Traditional risk messaging speaks a language Gen Z (born 1997–2012) has already stopped listening to: “Don’t do this.” “Because our policy says so.” What resonates instead is context: the reason behind the rule, real-world consequences instead of hypothetical scenarios, and authentic peer perspectives over liability-driven boilerplate.

Gen Z travellers rely on digital and social platforms when planning trips. According to Booking.com, 57% use channels such as TikTok and Instagram to inform travel decisions. A recent Perk survey shows that 45% of Gen Zers trust travel recommendations made by influencers, and one in five use artificial intelligence for personalised travel recommendations. These findings were also reflected in Riskline’s interviews.
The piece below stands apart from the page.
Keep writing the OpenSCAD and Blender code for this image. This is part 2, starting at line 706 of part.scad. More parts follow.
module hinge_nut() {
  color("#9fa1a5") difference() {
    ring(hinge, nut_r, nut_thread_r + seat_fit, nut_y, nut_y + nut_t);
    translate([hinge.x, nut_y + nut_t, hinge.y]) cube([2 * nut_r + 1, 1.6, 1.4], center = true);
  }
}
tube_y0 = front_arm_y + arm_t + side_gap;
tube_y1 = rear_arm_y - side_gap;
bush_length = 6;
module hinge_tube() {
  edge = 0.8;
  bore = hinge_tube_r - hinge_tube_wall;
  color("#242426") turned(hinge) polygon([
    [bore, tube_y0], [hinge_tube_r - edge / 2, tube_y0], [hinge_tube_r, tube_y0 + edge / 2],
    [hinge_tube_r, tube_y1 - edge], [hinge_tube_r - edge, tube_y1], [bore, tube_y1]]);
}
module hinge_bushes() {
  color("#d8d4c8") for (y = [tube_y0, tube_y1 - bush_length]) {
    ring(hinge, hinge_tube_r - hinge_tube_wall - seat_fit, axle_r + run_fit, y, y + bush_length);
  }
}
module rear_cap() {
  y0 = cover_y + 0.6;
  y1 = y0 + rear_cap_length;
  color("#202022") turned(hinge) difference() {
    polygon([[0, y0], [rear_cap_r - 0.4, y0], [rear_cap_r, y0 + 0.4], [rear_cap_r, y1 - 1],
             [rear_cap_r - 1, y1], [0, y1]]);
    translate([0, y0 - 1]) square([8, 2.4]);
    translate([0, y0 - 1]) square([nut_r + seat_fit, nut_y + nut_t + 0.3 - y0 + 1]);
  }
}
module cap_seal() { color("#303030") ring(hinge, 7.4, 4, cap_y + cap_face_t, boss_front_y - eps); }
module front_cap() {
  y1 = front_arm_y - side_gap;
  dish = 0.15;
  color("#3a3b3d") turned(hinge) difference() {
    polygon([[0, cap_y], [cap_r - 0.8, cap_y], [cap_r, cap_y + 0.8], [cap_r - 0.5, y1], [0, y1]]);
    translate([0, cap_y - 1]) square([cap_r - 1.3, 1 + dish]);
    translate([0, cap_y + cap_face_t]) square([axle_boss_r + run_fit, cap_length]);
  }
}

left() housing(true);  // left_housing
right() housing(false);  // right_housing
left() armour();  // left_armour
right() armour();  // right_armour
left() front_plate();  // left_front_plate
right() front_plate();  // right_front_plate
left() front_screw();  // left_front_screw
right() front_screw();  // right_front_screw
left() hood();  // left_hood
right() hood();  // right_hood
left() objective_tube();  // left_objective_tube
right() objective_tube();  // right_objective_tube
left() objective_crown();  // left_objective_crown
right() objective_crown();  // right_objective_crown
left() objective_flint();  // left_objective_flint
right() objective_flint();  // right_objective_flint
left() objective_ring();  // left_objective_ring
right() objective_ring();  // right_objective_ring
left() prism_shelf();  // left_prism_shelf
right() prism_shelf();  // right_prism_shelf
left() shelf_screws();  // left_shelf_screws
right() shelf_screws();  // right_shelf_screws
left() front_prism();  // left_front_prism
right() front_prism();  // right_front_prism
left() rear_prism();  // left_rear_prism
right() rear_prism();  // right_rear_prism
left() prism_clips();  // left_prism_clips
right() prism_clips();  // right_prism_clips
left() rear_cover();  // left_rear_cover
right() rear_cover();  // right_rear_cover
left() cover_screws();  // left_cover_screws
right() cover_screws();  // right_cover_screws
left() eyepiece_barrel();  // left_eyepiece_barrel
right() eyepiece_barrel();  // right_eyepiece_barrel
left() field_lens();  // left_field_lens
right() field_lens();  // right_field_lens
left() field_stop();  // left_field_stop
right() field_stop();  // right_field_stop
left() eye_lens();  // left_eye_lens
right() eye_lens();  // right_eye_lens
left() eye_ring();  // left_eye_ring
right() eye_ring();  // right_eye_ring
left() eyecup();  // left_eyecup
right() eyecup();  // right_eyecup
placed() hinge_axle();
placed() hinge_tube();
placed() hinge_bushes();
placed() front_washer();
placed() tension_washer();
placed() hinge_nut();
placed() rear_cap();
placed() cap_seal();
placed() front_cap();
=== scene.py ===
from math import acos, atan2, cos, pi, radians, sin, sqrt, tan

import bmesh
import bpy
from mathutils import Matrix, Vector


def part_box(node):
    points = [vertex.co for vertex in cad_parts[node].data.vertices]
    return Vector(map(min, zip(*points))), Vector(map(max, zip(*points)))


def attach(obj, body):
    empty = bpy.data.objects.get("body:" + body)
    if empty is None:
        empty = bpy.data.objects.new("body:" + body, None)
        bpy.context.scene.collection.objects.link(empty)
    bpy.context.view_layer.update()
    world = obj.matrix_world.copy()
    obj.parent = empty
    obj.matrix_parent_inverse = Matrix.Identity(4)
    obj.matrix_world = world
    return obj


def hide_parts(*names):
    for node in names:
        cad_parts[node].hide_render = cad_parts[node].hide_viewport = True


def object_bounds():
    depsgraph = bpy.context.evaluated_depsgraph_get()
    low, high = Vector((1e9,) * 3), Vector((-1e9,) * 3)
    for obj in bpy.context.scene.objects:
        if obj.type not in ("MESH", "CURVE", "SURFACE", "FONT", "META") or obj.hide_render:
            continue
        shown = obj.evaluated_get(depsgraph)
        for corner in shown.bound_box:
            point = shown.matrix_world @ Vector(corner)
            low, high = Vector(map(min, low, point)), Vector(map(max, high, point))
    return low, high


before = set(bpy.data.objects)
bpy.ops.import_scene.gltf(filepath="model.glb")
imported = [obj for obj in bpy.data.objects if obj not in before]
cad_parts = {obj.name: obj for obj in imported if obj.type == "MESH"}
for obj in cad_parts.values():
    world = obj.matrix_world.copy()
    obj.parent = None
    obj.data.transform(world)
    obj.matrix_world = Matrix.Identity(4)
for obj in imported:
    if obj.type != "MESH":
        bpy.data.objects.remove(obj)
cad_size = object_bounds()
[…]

When asked how they typically prepare for a trip, respondents described a process that looks very different from a corporate policy checklist. Google, travel blogs, social media, and online articles were among the sources mentioned. “I would read the latest news articles and get information on the situation there, but I usually trust the official foreign affairs advisories,” says Johanna (28), a German national, researcher.

The influence of colleagues was also clear: “A lot of my trust is just put in my senior colleagues, because I usually go on trips with them or the trips are arranged by them,” adds Amber.
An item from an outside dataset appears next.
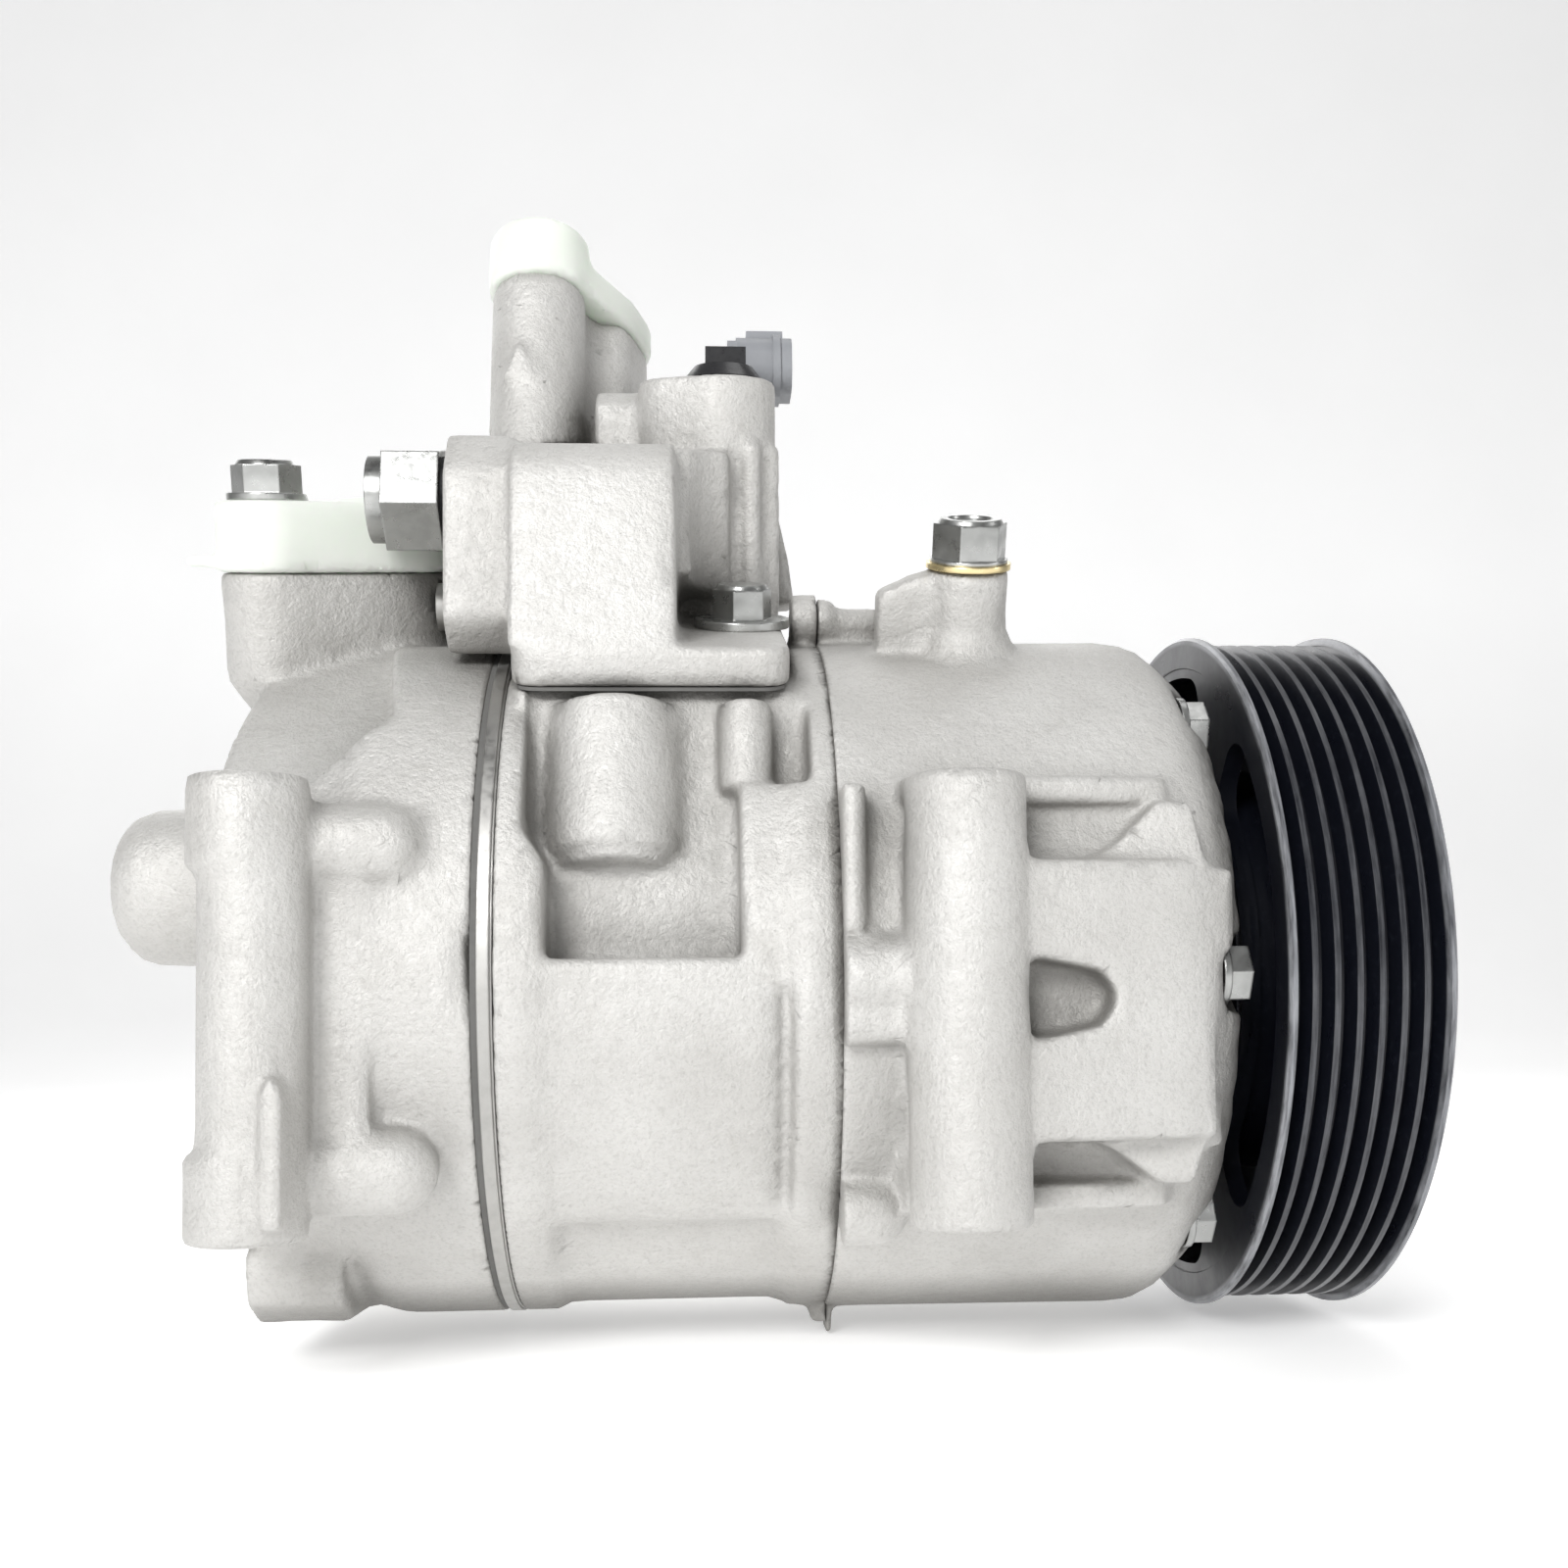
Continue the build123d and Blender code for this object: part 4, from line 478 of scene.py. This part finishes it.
def area_light(name, at, size, watts):
    """Rectangular lamp that faces the object's middle."""
    lamp = bpy.data.lights.new(name, "AREA")
    lamp.shape = "RECTANGLE"
    lamp.size, lamp.size_y = size
    lamp.energy = watts
    made = bpy.data.objects.new(name, lamp)
    made.location = at
    made.rotation_euler = (MIDDLE - Vector(at)).to_track_quat("-Z", "Y").to_euler()
    bpy.context.scene.collection.objects.link(made)


area_light("key", (-0.46, -0.90, 0.46), (0.40, 0.34), 9.0)
area_light("top", (0.05, 0.10, 0.95), (0.6, 0.4), 1.3)
area_light("side", (0.85, -0.35, 0.35), (0.22, 0.6), 2.0)
area_light("back", (-0.3, 0.75, 0.6), (1.2, 0.6), 3.0)

world = bpy.data.worlds.new("studio")
world.use_nodes = True
background = world.node_tree.nodes["Background"]
background.inputs["Color"].default_value = (1.0, 1.0, 1.0, 1.0)
background.inputs["Strength"].default_value = WORLD_STRENGTH
bpy.context.scene.world = world
bpy.context.scene.view_settings.view_transform = "Standard"


# ------------------------------------------------------------------ camera
CAMERA_AT = Vector((-0.10471, -0.30611, -0.00637))
YAW, PITCH, ROLL = 0.0674, 0.0481, -0.0122      # radians, from a level view along +Y
FOCAL_LENGTH, SENSOR_WIDTH = 37.31, 36.0        # millimetres
SHIFT_X, SHIFT_Y = -0.0120, 0.0924

forward = Vector((math.sin(YAW) * math.cos(PITCH), math.cos(YAW) * math.cos(PITCH),
                  math.sin(PITCH)))
level = Vector((math.cos(YAW), -math.sin(YAW), 0.0))
upright = level.cross(forward)
right = level * math.cos(ROLL) + upright * math.sin(ROLL)
up = upright * math.cos(ROLL) - level * math.sin(ROLL)
lens = bpy.data.cameras.new("camera")
lens.sensor_width = SENSOR_WIDTH
lens.lens = FOCAL_LENGTH
lens.shift_x = SHIFT_X
lens.shift_y = SHIFT_Y
lens.clip_start = 0.01
camera = bpy.data.objects.new("camera", lens)
turned = Matrix((right, up, -forward)).transposed().to_4x4()
camera.matrix_world = Matrix.Translation(CAMERA_AT) @ turned
bpy.context.scene.collection.objects.link(camera)
bpy.context.scene.camera = camera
When the traditional format appears, it often doesn’t land: “Onboard videos that you have to click through to see travel risks… I had to do that a little bit, and that was really difficult to follow,” Johanna says.

“Maybe it’s a Gen Z problem, but we can’t maintain our attention on long, comprehensive documents anymore, and we need to speak to people,” explains Yuri (25), a German national, architect.

When policies fail to speak to their audience, they quickly become background noise. Risk awareness fades, travellers stop engaging with official guidance, and important details disappear from view.

That disconnection creates a blind spot. Once people begin relying on informal workarounds instead of established processes, organisations lose visibility, and often only realise the extent of the exposure when something goes wrong.

Building Travel Risk Management with Gen Z

The answer is a shift in approach: treat younger travellers as contributors to the programme rather than subjects.

Embrace co-creation. Younger travellers should be partners in refining policies, testing scenarios, and reviewing corporate language. Even minor contributions drive significant engagement, shifting the dynamic from compliance to personal ownership.

Rethink formats. Gen Z processes information fast, visually, and on mobile. The format needs to reflect that behaviour: short-form videos (30 seconds or less), visual explainers, scenario-based formats, and mobile-first alerts that are immediate and actionable.

Meet them where they already are. That means using internal platforms, chat tools, and real-time alerts. Safety has to be accessible in the moment it’s needed. As Johanna suggests: “I would like an application where you can see what kind of information you need to know before going to a country.”

Make safety socially validated. They are digitally active, open to peer influence, and seeking personalised experiences. As Yuri suggests: “Organise a meeting between someone who’s going on a trip and another person who has been there. People would be able to ask about things that concern them personally.”

Duty of Care as a shared responsibility

Most travel risk programmes are built around the people who manage them: procurement teams, security functions, travel managers, and the tools reflect that. But accountability at the planning stage doesn’t follow a traveller onto the ground. When travellers are under pressure and making decisions on the ground, that’s where most programmes break down.

Marco’s trip to Baja California, Mexico, illustrates this clearly: “There are several areas that you shouldn’t visit. You should try and do everything with a pre-scheduled driver in order to guarantee safety, someone local. I had to figure these things out by myself while I was there.”

He wasn’t reckless, just resourceful. But he was doing the work his company’s risk programme should have done. That gap is exactly where duty of care breaks down and where the next generation of travel risk management needs to begin. In the field, in real time, at the traveller’s side.

5 ways to improve your travel risk programme today

Travel risk programmes cannot stay static while traveller behaviours and communication habits continue to evolve. When people disengage from the messaging, organisations lose visibility before they realise there is a problem. Often, improving engagement starts with making communication clearer, more relevant, and easier to connect with.

  1. Ask one Gen Z traveller for feedback this quarter.
  2. Experiment with one new format (video, visual, scenario-based) to make safety feel real.
  3. Review one policy through a Gen Z lens, and update it if needed.
  4. Track travel risks continuously rather than relying on annual reviews.
  5. Listen first instead of justifying current processes.

The next generation of travellers is watching. Don’t let them scroll past safety.